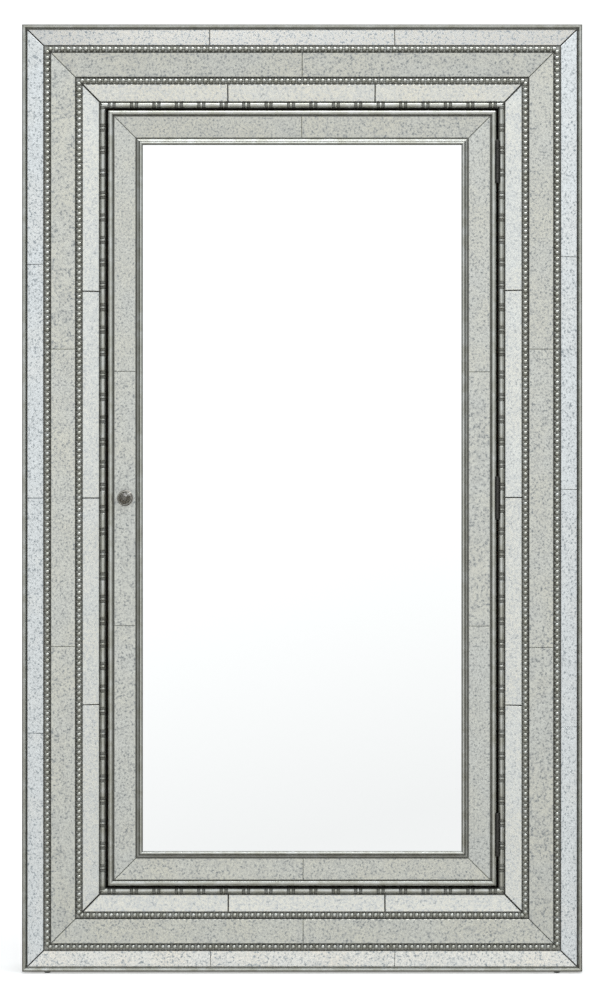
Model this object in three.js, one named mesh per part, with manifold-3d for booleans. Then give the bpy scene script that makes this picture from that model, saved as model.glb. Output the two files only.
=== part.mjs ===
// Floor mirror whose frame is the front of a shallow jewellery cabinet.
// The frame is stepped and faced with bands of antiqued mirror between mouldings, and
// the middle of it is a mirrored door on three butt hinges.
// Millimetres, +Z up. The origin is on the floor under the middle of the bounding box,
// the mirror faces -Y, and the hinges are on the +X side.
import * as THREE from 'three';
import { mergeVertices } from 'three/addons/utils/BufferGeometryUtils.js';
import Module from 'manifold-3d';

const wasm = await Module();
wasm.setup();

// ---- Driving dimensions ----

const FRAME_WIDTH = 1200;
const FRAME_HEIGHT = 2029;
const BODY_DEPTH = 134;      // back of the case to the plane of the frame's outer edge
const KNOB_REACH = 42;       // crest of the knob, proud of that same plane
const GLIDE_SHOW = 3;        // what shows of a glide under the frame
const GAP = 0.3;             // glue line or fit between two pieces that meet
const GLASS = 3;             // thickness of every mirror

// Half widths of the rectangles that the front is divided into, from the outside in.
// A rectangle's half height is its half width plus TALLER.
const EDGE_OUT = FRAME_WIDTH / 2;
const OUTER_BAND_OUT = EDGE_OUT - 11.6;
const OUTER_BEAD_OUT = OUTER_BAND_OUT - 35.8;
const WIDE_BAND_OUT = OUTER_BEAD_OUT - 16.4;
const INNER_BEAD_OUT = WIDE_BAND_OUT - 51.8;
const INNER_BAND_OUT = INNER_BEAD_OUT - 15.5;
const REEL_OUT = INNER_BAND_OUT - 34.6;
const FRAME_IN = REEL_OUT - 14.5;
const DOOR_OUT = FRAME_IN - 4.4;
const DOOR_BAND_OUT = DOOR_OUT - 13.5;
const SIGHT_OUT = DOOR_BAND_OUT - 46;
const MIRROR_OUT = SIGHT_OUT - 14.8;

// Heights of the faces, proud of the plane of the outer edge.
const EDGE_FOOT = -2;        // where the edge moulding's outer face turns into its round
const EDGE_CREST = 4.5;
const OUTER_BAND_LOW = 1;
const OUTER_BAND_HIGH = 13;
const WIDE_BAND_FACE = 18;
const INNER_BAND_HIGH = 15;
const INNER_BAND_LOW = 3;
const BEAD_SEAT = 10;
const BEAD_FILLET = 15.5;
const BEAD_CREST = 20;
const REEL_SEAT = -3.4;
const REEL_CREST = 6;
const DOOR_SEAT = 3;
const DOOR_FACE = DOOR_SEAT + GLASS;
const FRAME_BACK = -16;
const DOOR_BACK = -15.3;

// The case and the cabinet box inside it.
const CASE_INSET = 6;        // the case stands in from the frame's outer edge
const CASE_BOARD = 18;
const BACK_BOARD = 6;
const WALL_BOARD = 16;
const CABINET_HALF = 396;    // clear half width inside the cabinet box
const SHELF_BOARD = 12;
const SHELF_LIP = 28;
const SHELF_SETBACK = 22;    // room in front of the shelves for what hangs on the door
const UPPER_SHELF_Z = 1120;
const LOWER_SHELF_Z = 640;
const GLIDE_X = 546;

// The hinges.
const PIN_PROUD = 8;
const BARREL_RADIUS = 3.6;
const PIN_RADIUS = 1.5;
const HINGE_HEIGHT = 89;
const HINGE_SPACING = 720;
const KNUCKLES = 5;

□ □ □

▶ _Work required_: Every line above should be written out again exactly as it stands.

▶ _Answer to the task_:
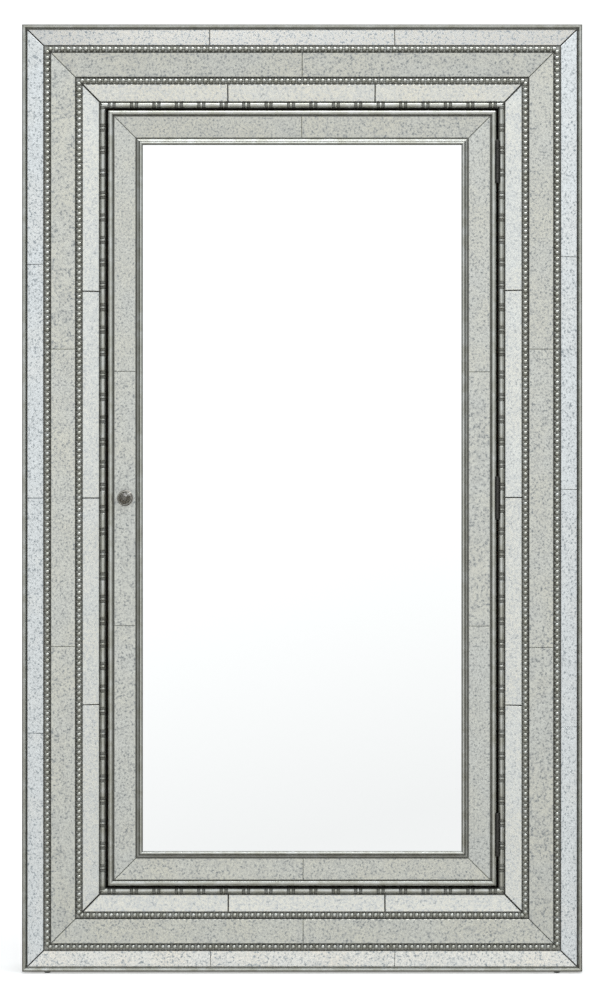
Model this object in three.js, one named mesh per part, with manifold-3d for booleans. Then give the bpy scene script that makes this picture from that model, saved as model.glb. Output the two files only.
=== part.mjs ===
// Floor mirror whose frame is the front of a shallow jewellery cabinet.
// The frame is stepped and faced with bands of antiqued mirror between mouldings, and
// the middle of it is a mirrored door on three butt hinges.
// Millimetres, +Z up. The origin is on the floor under the middle of the bounding box,
// the mirror faces -Y, and the hinges are on the +X side.
import * as THREE from 'three';
import { mergeVertices } from 'three/addons/utils/BufferGeometryUtils.js';
import Module from 'manifold-3d';

const wasm = await Module();
wasm.setup();

// ---- Driving dimensions ----

const FRAME_WIDTH = 1200;
const FRAME_HEIGHT = 2029;
const BODY_DEPTH = 134;      // back of the case to the plane of the frame's outer edge
const KNOB_REACH = 42;       // crest of the knob, proud of that same plane
const GLIDE_SHOW = 3;        // what shows of a glide under the frame
const GAP = 0.3;             // glue line or fit between two pieces that meet
const GLASS = 3;             // thickness of every mirror

// Half widths of the rectangles that the front is divided into, from the outside in.
// A rectangle's half height is its half width plus TALLER.
const EDGE_OUT = FRAME_WIDTH / 2;
const OUTER_BAND_OUT = EDGE_OUT - 11.6;
const OUTER_BEAD_OUT = OUTER_BAND_OUT - 35.8;
const WIDE_BAND_OUT = OUTER_BEAD_OUT - 16.4;
const INNER_BEAD_OUT = WIDE_BAND_OUT - 51.8;
const INNER_BAND_OUT = INNER_BEAD_OUT - 15.5;
const REEL_OUT = INNER_BAND_OUT - 34.6;
const FRAME_IN = REEL_OUT - 14.5;
const DOOR_OUT = FRAME_IN - 4.4;
const DOOR_BAND_OUT = DOOR_OUT - 13.5;
const SIGHT_OUT = DOOR_BAND_OUT - 46;
const MIRROR_OUT = SIGHT_OUT - 14.8;

// Heights of the faces, proud of the plane of the outer edge.
const EDGE_FOOT = -2;        // where the edge moulding's outer face turns into its round
const EDGE_CREST = 4.5;
const OUTER_BAND_LOW = 1;
const OUTER_BAND_HIGH = 13;
const WIDE_BAND_FACE = 18;
const INNER_BAND_HIGH = 15;
const INNER_BAND_LOW = 3;
const BEAD_SEAT = 10;
const BEAD_FILLET = 15.5;
const BEAD_CREST = 20;
const REEL_SEAT = -3.4;
const REEL_CREST = 6;
const DOOR_SEAT = 3;
const DOOR_FACE = DOOR_SEAT + GLASS;
const FRAME_BACK = -16;
const DOOR_BACK = -15.3;

// The case and the cabinet box inside it.
const CASE_INSET = 6;        // the case stands in from the frame's outer edge
const CASE_BOARD = 18;
const BACK_BOARD = 6;
const WALL_BOARD = 16;
const CABINET_HALF = 396;    // clear half width inside the cabinet box
const SHELF_BOARD = 12;
const SHELF_LIP = 28;
const SHELF_SETBACK = 22;    // room in front of the shelves for what hangs on the door
const UPPER_SHELF_Z = 1120;
const LOWER_SHELF_Z = 640;
const GLIDE_X = 546;

// The hinges.
const PIN_PROUD = 8;
const BARREL_RADIUS = 3.6;
const PIN_RADIUS = 1.5;
const HINGE_HEIGHT = 89;
const HINGE_SPACING = 720;
const KNUCKLES = 5;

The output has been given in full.